What is the Definition?

Noise pollution is generally defined as regular exposure to elevated sound levels that may lead to adverse effects in humans or other living organisms. According to the World Health Organization, sound levels less than 70 dB are not damaging to living organisms, regardless of how long or consistent the exposure is.

What are the sources and effects?

Sources of Noise pollution

Effects of Noise pollution

1) Street traffic sounds from cars, buses, pedestrians, ambulances etc.

2) construction sounds like drilling or other heavy machinery in operation

3) Constant loud music in or near commercial venue

4) Industrial sounds like fans, generators, compressor, mills

5) Household sounds, from the television set to music playing on the stereo or computer, vacuum cleaners, fans and coolers, washing machines, dishwashers, lawnmowers, etc.

6) Events involving fireworks, firecrackers, loudspeakers, etc.

7) Conflicts generate noise pollution through explosions, gunfire, etc. The dysfunctions, in this case, are likely caused by the conflict and insecurity and less by the noise pollution in itself, although that compounds stress levels too.

Human - Hypertension, Hearing loss, Sleep disturbances, Child development, Dementia and Psychological dysfunctions.


Wildlife and Marine Life - Noise pollution thus interferes with cetaceans’ (whales and dolphins) feeding habits, reproductive patterns and migration routes, and can even cause hemorrhage and death.


Social and Economic - Since noise pollution leads to sleep disturbance, it affects the individual’s work performance during the day, it leads to hypertension and cardiovascular disease and costs the health system additional time and money, and it negatively affects school performance in children.
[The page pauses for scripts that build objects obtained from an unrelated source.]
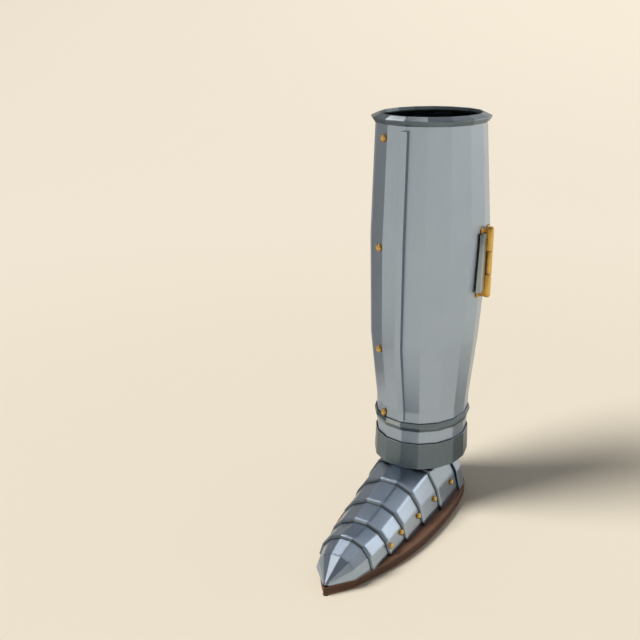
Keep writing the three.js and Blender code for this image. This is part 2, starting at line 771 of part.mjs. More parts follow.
// Heel plate round the back of the foot, open at the top for the ankle
const heelFront = -lameFronts[5] * toeReach;
function heelRing(level, out) {
  const base = soleThickness + gap + level.height * instepHeight;
  const half = heelPlan.map((row) => [
    row.side * level.side * sabatonHalfWidth + out * row.side,
    row.back * level.back * heelReach + out * row.back,
  ]);
  half[0][1] = heelFront;
  const right = half.map(([x, y]) => new THREE.Vector3(x, y, base));
  const left = half.slice(0, -1).reverse().map(([x, y]) => new THREE.Vector3(-x, y, base));
  return [...right, ...left];
}
const heelOuter = heelLevels.map((level) => heelRing(level, 0));
const heelInner = heelLevels.map((level) => heelRing(level, -lameWall));
addPiece(sabaton, 'heel_plate', sheet(heelOuter, heelInner), steel);

// Sole
const soleShape = new THREE.Shape();
soleShape.moveTo(0, -toeReach);
for (const row of soleOutline) soleShape.lineTo(row.half * soleOuterWidth, -row.place * toeReach);
soleShape.lineTo(0, heelReach);
for (const row of [...soleOutline].reverse()) {
  soleShape.lineTo(-row.half * soleInnerWidth, -row.place * toeReach);
}
soleShape.closePath();
const soleGeometry = new THREE.ExtrudeGeometry(soleShape, { depth: soleThickness, bevelEnabled: false });
addPiece(sabaton, 'sole', soleGeometry, soleLeather);

export default group;
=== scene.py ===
# %% [markdown]
# # A steel greave standing on its sabaton
# The greave guards the shin and the calf of a left leg, and the sabaton guards the foot.
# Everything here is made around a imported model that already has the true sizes. Each new
# piece is a surface worked out with numpy, and it takes the place of the plain solid that
# it was measured from. Lengths in the tables are millimetres, and Blender gets metres.

# %% Load the frame and keep its box
import math

import bpy
import numpy as np
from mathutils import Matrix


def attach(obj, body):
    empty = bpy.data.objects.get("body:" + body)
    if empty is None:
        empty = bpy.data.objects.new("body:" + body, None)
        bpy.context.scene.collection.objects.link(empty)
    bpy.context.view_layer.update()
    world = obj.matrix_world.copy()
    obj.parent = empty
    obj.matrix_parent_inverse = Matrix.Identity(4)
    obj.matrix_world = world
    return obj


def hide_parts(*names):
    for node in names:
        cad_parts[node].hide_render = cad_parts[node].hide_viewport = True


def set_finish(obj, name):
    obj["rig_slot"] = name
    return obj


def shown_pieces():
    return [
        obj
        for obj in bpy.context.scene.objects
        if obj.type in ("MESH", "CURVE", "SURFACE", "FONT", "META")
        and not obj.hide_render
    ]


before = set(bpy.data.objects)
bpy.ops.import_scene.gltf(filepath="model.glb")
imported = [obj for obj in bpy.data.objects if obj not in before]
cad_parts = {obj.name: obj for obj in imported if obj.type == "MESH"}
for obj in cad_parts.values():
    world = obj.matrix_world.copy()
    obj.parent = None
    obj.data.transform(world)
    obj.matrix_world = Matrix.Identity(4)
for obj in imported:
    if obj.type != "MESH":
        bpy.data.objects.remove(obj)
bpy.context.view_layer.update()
MM = 0.001

# %% [markdown]
# ## From arrays to meshes
# A sheet of metal is two grids of points, one outside and one inside, with a narrow wall
# all round the border. A roll is a closed outline carried along a path. One function puts
# any set of points and faces into Blender, and turns the faces outwards by looking at the
# sign of the volume that they enclose.

# %% Put points and faces into a mesh
def signed_volume(points, quads):
    """A sixth of the sum of a . (b x c) over the triangles: positive if faces look out."""
    total = 0.0
    for corners in ((0, 1, 2), (0, 2, 3)):
        a, b, c = (points[quads[:, k]] for k in corners)
        total += np.einsum("ij,ij->", a, np.cross(b, c)) / 6
    return total


def put_mesh(name, points, quads, nodes, slot, caps=(), marks=None):
    """One object at the origin from points in millimetres, quads and end caps."""
    faces = [list(face) for face in quads.tolist()] + [list(face) for face in caps]
    if signed_volume(points, quads) < 0:
        faces = [face[::-1] for face in faces]
    mesh = bpy.data.meshes.new(name)
    mesh.from_pydata((points * MM).tolist(), [], faces)
    for mark, values in (marks or {}).items():
        attribute = mesh.attributes.new(mark, "FLOAT", "POINT")
        attribute.data.foreach_set("value", values.astype(np.float32).ravel())
    mesh.shade_smooth()
    mesh.update()
    piece = bpy.data.objects.new(name, mesh)
    bpy.context.scene.collection.objects.link(piece)
    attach(piece, "root")
    if nodes:
        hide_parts(*nodes)
    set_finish(piece, slot)
    return piece


def grid_quads(index):
    """The four corners of every cell of a grid of point numbers."""
    cells = [index[:-1, :-1], index[:-1, 1:], index[1:, 1:], index[1:, :-1]]
    return np.stack(cells, -1).reshape(-1, 4)


def sheet_arrays(outer, inner):
    """Points and quads of a sheet: the outer grid, the inner grid and the border's wall."""
    rows, columns = outer.shape[:2]
    count = rows * columns
    index = np.arange(count).reshape(rows, columns)
    right, left = index[1:, -1], index[-2:0:-1, 0]
    border = np.concatenate([index[0], right, index[-1, -2::-1], left])
    following = np.roll(border, -1)
    wall = np.stack([following, border, border + count, following + count], -1)
    quads = [grid_quads(index), grid_quads(index[:, ::-1] + count), wall]
    return np.concatenate([outer.reshape(-1, 3), inner.reshape(-1, 3)]), np.concatenate(quads)


def tube_arrays(rings):
    """Points, quads and two caps of rings of equal count joined one after another."""
    count, around = rings.shape[:2]
    index = np.arange(count * around).reshape(count, around)
    index = np.concatenate([index, index[:, :1]], 1)
    return rings.reshape(-1, 3), grid_quads(index), [index[0, -2::-1], index[-1, :-1]]


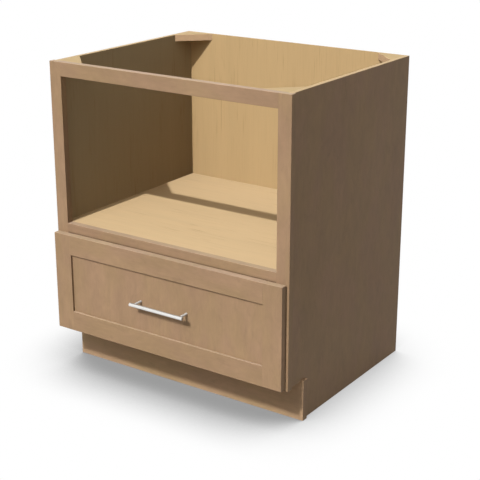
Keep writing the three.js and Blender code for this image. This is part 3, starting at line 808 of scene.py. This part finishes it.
def pull_post(name):
    """A post whose far end is coped to the bar."""
    node = f"pull_post_{name}"
    low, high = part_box(node)
    bar_low, bar_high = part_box("pull_bar")
    bar_radius = (bar_high.z - bar_low.z) / 2
    bar_y = (bar_low.y + bar_high.y) / 2
    radius = (high.x - low.x) / 2
    centre = (low + high) / 2
    length = high.y - bar_y
    profile = [
        (0, 0),
        (0, radius - POST_CHAMFER),
        (POST_CHAMFER, radius),
        (length, radius),
        (length, 0),
    ]
    start = Vector((centre.x, high.y, centre.z))
    shape = turned(profile, start, (0, -1, 0), 40)
    for vert in shape.verts:
        if vert.co.y < bar_y + POST_CHAMFER:
            rise = bar_radius ** 2 - (vert.co.z - centre.z) ** 2
            vert.co.y = bar_y + math.sqrt(rise)
    material = nickel(f"{node}_nickel", "y", POST_METALLIC)
    finished(shape, f"{node}_turned", "brushed_nickel", [material], node)


def pull():
    pull_bar()
    for name, side in SIDES:
        pull_post(name)


# ---------------------------------------------------------------- slides

STEEL_ARRIS = 0.25 * MM
STEEL_WALL = 1.2 * MM
SLOT_LENGTH = 14 * MM
SLOT_WIDTH = 4.6 * MM
SLOT_STEPS = 16
SLOT_DISH = 0.15 * MM
SLOTS = 4
SAME_LEVEL = 0.01 * MM
CAGE_ARRIS = 0.1 * MM
CAGE_WALL = 0.5 * MM
BALL_RADIUS = 1.3 * MM
BALL_COUNT = 7
BALL_CLEARANCE = 0.3 * MM
THREAD_PITCH = 1.5 * MM
HEAD_DISH = 0.06 * MM


def divided(shape, edges, cuts):
    """Cuts each edge into equal parts, and gives them all."""
    made = bmesh.ops.subdivide_edges(shape, edges=edges, cuts=cuts)
    return [part for part in made["geom_split"] if isinstance(part, bmesh.types.BMEdge)]


def cut_face(shape, level, start, end):
    """Cuts a rectangle out of the flat faces at an x level, and leaves a hole with its rim."""
    flat = [face for face in shape.faces if abs(face.calc_center_median().x - level) < SAME_LEVEL]
    for point in (start, end):
        for axis in (1, 2):
            edges = {edge for face in flat for edge in face.edges}
            verts = {vert for face in flat for vert in face.verts}
            cut = bmesh.ops.bisect_plane(
                shape,
                geom=flat + list(edges) + list(verts),
                dist=MERGE,
                plane_co=point,
                plane_no=Matrix.Identity(3)[axis],
            )
            flat = [part for part in cut["geom"] if isinstance(part, bmesh.types.BMFace)]
    middle = (start + end) / 2
    hole = min(flat, key=lambda face: (face.calc_center_median().yz - middle.yz).length)
    rim = list(hole.edges)
    bmesh.ops.delete(shape, geom=[hole], context="FACES_ONLY")
    return divided(shape, rim, SLOT_STEPS // 4 - 1)


def slot_ring(shape, centre):
    """A round-ended outline of a slot, across x."""
    turn = Matrix.Rotation(math.pi / 2, 4, "Y") @ Matrix.Rotation(math.pi / SLOT_STEPS, 4, "Z")
    place = Matrix.Translation(centre) @ turn
    ring = bmesh.ops.create_circle(shape, segments=SLOT_STEPS, radius=SLOT_WIDTH / 2, matrix=place)
    for vert in ring["verts"]:
        vert.co.y += math.copysign((SLOT_LENGTH - SLOT_WIDTH) / 2, vert.co.y - centre.y)
    return list({edge for vert in ring["verts"] for edge in vert.link_edges})


def pierce(shape, levels, centre):
    """Punches a slot with round ends through a web between two x levels, dished round its edges."""
    half = Vector((0, SLOT_LENGTH / 2 + STEEL_WALL, SLOT_WIDTH / 2 + STEEL_WALL))
    middle = sum(levels) / 2
    rings = []
    for level in levels:
        rim = cut_face(shape, level, centre - half, centre + half)
        dished = level + math.copysign(SLOT_DISH, middle - level)
        ring = slot_ring(shape, Vector((dished, centre.y, centre.z)))
        bmesh.ops.bridge_loops(shape, edges=rim + ring)
        rings += ring
    bmesh.ops.bridge_loops(shape, edges=rings)
    bmesh.ops.recalc_face_normals(shape, faces=shape.faces)


def eased(shape, node, material, arris):
    """Finishes a steel shape that stands for a node, with its edges eased."""
    mark_arrises(shape, [], arris)
    piece = finished(shape, f"{node}_steel", "zinc_steel", material, node)
    smooth_arrises(piece, arris)


def slide_member(node, web_out, material):
    """A slide's channel, with slots along its web. The web stands at the low or the high x end."""
    shape = copied(node)
    low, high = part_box(node)
    web = high.x if web_out > 0 else low.x
    for i in range(SLOTS):
        y = low.y + (high.y - low.y) * (i + 1) / (SLOTS + 1)
        pierce(shape, (web, web - web_out * STEEL_WALL), Vector((web, y, (low.z + high.z) / 2)))
    eased(shape, node, [material], STEEL_ARRIS)


def ball_cage(node, web_out, materials):
    """A bent strip, and the balls that it keeps in their two rows."""
    low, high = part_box(node)
    web, tip = (high.x, low.x) if web_out > 0 else (low.x, high.x)
    middle = (low.z + high.z) / 2
    race = high.z - middle - BALL_RADIUS
    half = race + CAGE_WALL / 2
    inside = web - web_out * CAGE_WALL
    corners = [(tip, half), (web, half), (web, -half), (tip, -half)]
    corners += [(tip, CAGE_WALL - half), (inside, CAGE_WALL - half)]
    corners += [(inside, half - CAGE_WALL), (tip, half - CAGE_WALL)]
    shape = bmesh.new()
    section = shape.faces.new([shape.verts.new((x, low.y, middle + z)) for x, z in corners])
    drawn = bmesh.ops.extrude_face_region(shape, geom=[section], use_keep_orig=True)
    far = [part for part in drawn["geom"] if isinstance(part, bmesh.types.BMVert)]
    bmesh.ops.translate(shape, verts=far, vec=(0, high.y - low.y, 0))
    bmesh.ops.recalc_face_normals(shape, faces=shape.faces)
    mark_arrises(shape, [], CAGE_ARRIS)
    strip = set(shape.faces)
    ball_x = tip + web_out * (BALL_RADIUS + BALL_CLEARANCE)
    for i in range(BALL_COUNT):
        y = low.y + (high.y - low.y) * (i + 0.5) / BALL_COUNT
        for z in (middle - race, middle + race):
            place = Matrix.Translation((ball_x, y, z))
            bmesh.ops.create_icosphere(shape, subdivisions=2, radius=BALL_RADIUS, matrix=place)
    for face in shape.faces:
        face.smooth = True
        face.material_index = face not in strip
    piece = finished(shape, f"{node}_steel", "zinc_steel", materials, node)
    smooth_arrises(piece, CAGE_ARRIS)


def cross_recess(shape, centre, way, arm, width, depth):
    """Sinks a cross into the open top of a screw's head, dished a little, and joins the two."""
    ring = [edge for edge in shape.edges if edge.is_boundary]
    out = way.orthogonal().normalized()
    turn = Matrix((out, way.cross(out), way)).transposed().to_4x4()
    grid = bmesh.ops.create_grid(shape, x_segments=3, y_segments=3, size=arm)["verts"]
    for vert in grid:
        for axis in (0, 1):
            if abs(vert.co[axis]) < arm / 2:
                vert.co[axis] = math.copysign(width / 2, vert.co[axis])
    cells = {face for vert in grid for face in vert.link_faces}
    cross = [face for face in cells if min(map(abs, face.calc_center_median().xy)) < width / 2]
    sunk = bmesh.ops.extrude_face_region(shape, geom=cross)["geom"]
    bmesh.ops.delete(shape, geom=cross, context="FACES_KEEP_BOUNDARY")
    floor = [part for part in sunk if isinstance(part, bmesh.types.BMVert)]
    bmesh.ops.scale(shape, verts=floor, vec=(0.55, 0.55, 1))
    bmesh.ops.translate(shape, verts=floor, vec=(0, 0, depth))
    dished = Matrix.Translation(centre + way * HEAD_DISH)
    bmesh.ops.transform(shape, verts=list({*grid, *floor}), matrix=dished @ turn)
    border = {edge for vert in grid for edge in vert.link_edges if edge.is_boundary}
    bmesh.ops.bridge_loops(shape, edges=ring + divided(shape, list(border), 1))


def screw(node, material):
    """A pan-head screw with a cross in its head, and its thread drawn as rings."""
    points = [vert.co for vert in frame["nodes"][node].data.vertices]
    low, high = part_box(node)
    axis = max(range(3), key=lambda i: high[i] - low[i])
    centre = (low + high) / 2
    reach = {}
    for point in points:
        away = point - centre
        away[axis] = 0
        reach[tuple(point)] = away.length
    head = max(reach.values())
    rim = [point[axis] for point, radius in reach.items() if radius > 0.99 * head]
    shank = min(radius for radius in reach.values() if radius > 0.1 * head)
    at_high = high[axis] - max(rim) < min(rim) - low[axis]
    way = Vector()
    way[axis] = -1 if at_high else 1
    start = centre.copy()
    start[axis] = high[axis] if at_high else low[axis]
    height = high[axis] - min(rim) if at_high else max(rim) - low[axis]
    length = high[axis] - low[axis]
    profile = [
        (0, 0.66 * head),
        (0.1 * height, 0.8 * head),
        (0.28 * height, 0.92 * head),
        (0.52 * height, 0.985 * head),
        (0.7 * height, head),
        (height, head),
        (height, shank),
    ]
    rings = int((length - height - 2 * shank) / THREAD_PITCH)
    for i in range(rings):
        along = height + shank / 2 + i * THREAD_PITCH
        profile += [(along, 0.75 * shank), (along + THREAD_PITCH / 2, shank)]
    profile += [(length - 1.5 * shank, 0.75 * shank), (length, 0)]
    shape = turned(profile, start, way, 24)
    cross_recess(shape, start, way, 0.46 * head, 0.22 * head, 1.3 * height)
    bmesh.ops.recalc_face_normals(shape, faces=shape.faces)
    for face in shape.faces:
        face.smooth = True
    for edge in shape.edges:
        edge.smooth = edge.calc_face_angle(0) < SHARP
    finished(shape, f"{node}_turned", "zinc_steel", [material], node)


def slides():
    strip = zinc("slide_zinc")
    bearing = polished("bearing_steel")
    thread = zinc("screw_zinc")
    for name, side in SIDES:
        slide_member(f"cabinet_member_{name}", side, strip)
        slide_member(f"middle_member_{name}", side, strip)
        slide_member(f"drawer_member_{name}", -side, strip)
        for cage in ("outer", "inner"):
            ball_cage(f"{cage}_ball_cage_{name}", side, [strip, bearing])
        eased(copied(f"rear_bracket_{name}"), f"rear_bracket_{name}", [strip], STEEL_ARRIS)
    for node in frame["nodes"]:
        if "_screw_" in node:
            screw(node, thread)


def bumper(node, material):
    """A soft clear dome that stands on the back of the drawer front."""
    low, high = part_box(node)
    centre = (low + high) / 2
    radius = (high.x - low.x) / 2
    height = high.y - low.y
    edge = 0.25 * height
    profile = [(0, 0), (0, radius - 0.1 * edge)]
    for i in range(9):
        turn = math.radians(90 * i / 8)
        profile.append((edge + (height - edge) * math.sin(turn), radius * math.cos(turn)))
    shape = turned(profile, Vector((centre.x, low.y, centre.z)), (0, 1, 0), 32)
    finished(shape, f"{node}_dome", "clear_rubber", [material], node)


def bumpers():
    material = rubber("clear_rubber")
    for node in frame["nodes"]:
        if node.startswith("bumper_"):
            bumper(node, material)


# ---------------------------------------------------------------- the whole


add_camera()
add_world()
add_floor()
face_frame()
carcase()
drawer_front()
drawer_box()
pull()
slides()
bumpers()
made = {thing.name: thing for thing in bpy.data.objects if thing.type == "MESH"}
del made["floor"]
add_suns(made.values(), made["toe_board_board"], made["front_panel_board"])
bpy.context.scene.view_settings.view_transform = "Standard"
Case Study: Noise pollution and Mumbai Traffic

On a busy street, during office hours, the honking can go up to what has scientifically been proven to be a health hazard. To tackle the problem, in at least three busy intersections in Mumbai, they went about installing “punishing signals”. Essentially, they attached a decibel meter to the traffic signal to measure sound when the traffic light is red. As soon as the level reached 85 decibels (the level above which sound is considered to become dangerous), the signal resets the red light, making the wait even longer.